What I admire and am after is that Sir Branson seems to do whatever he wants, whenever he wants. He is the captain of his ship and in fact the captain of his own airline. I’ve personally never met the guy so I can’t speak with much authority on his character, but he seems to have a positive attitude, a love for life and the dedication to have fun at work. “A business has to be involving, it has to be fun, and it has to exercise your creative instincts,” says he.
“But I can never become a Richard Branson! I don’t have a billion dollars to start my basket weaving enterprise!” You don’t have to be this guy or share my dream, that’s not what I’m saying. What I am saying is to think BIGGER.

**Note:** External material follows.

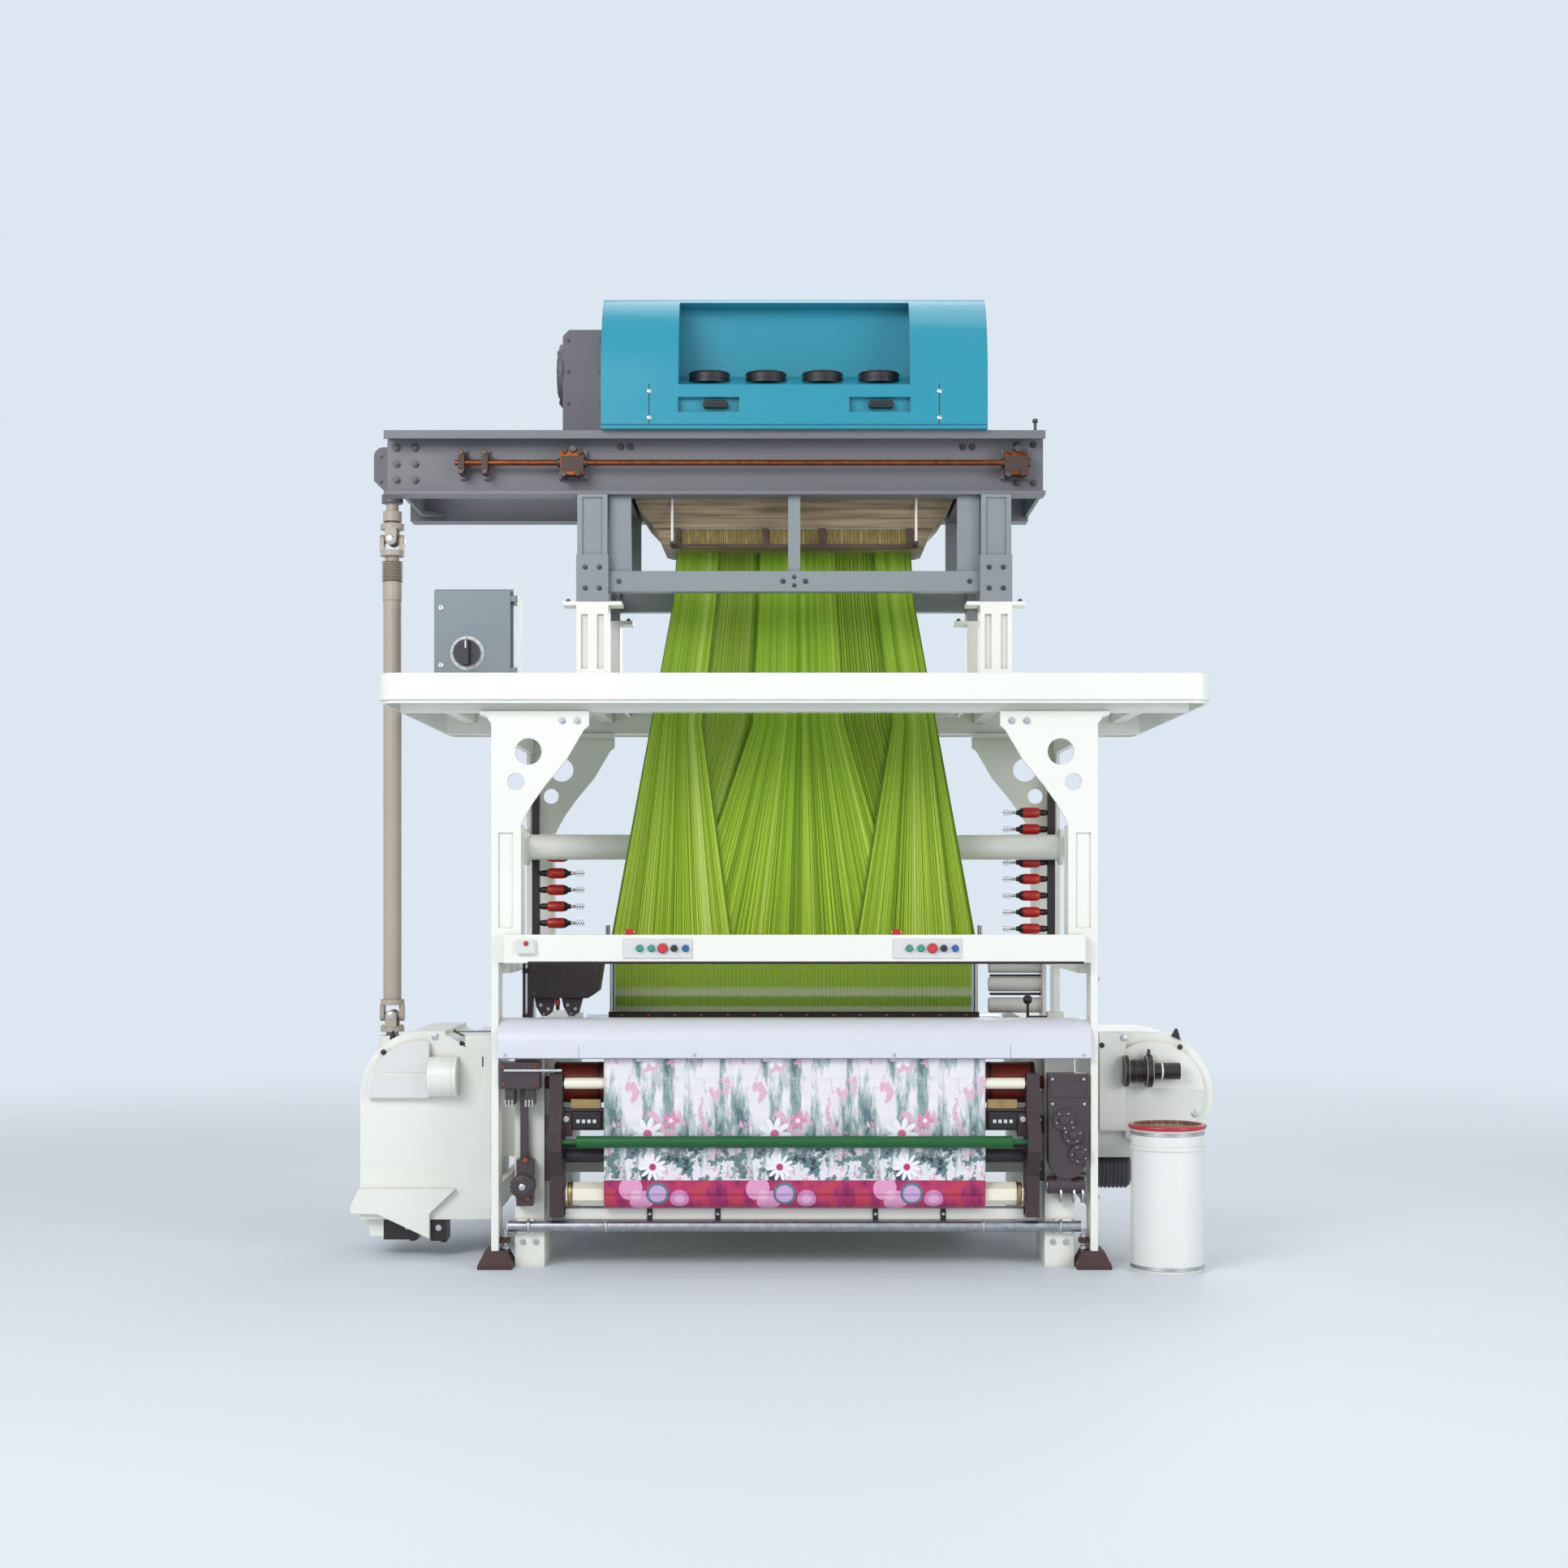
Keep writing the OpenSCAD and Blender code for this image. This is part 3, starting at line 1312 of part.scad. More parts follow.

If your next career move isn’t a huge one, then don’t do it. If you are an entry level sales person and you are moving to another cold calling position, then why change? Again, you are busting up your resume and looking less desirable to employers because of a short, fragmented work history.
Stay put in one job and do not quit until you are quitting for your dream job – THAT is the real goal. Sometimes you have to work a job to finance your future job, and there’s nothing wrong with that. Rather than spending your time hating your current job, find something you like about it, because you won’t be there forever anyway. Don’t waste the free moments online looking for another job that will only mildly pacify you and for a short time. Spend your time honing in on your real talents and strengths, so that your next career move is your big break.
For me, my dream job is to have my own book deal, or something like that, and I am my own CEO. Anything short of that, I’m not interested in. I have a boss, I don’t need to quit and find a new one. Not everyday is perfect, but my free time isn’t wasted looking for another job that is still not my ultimate goal. My free time is focused on my ultimate dream – to work for me. So until that opportunity happens, I’m going to stay put, give this job everything I have, and have some fun while I’m at it.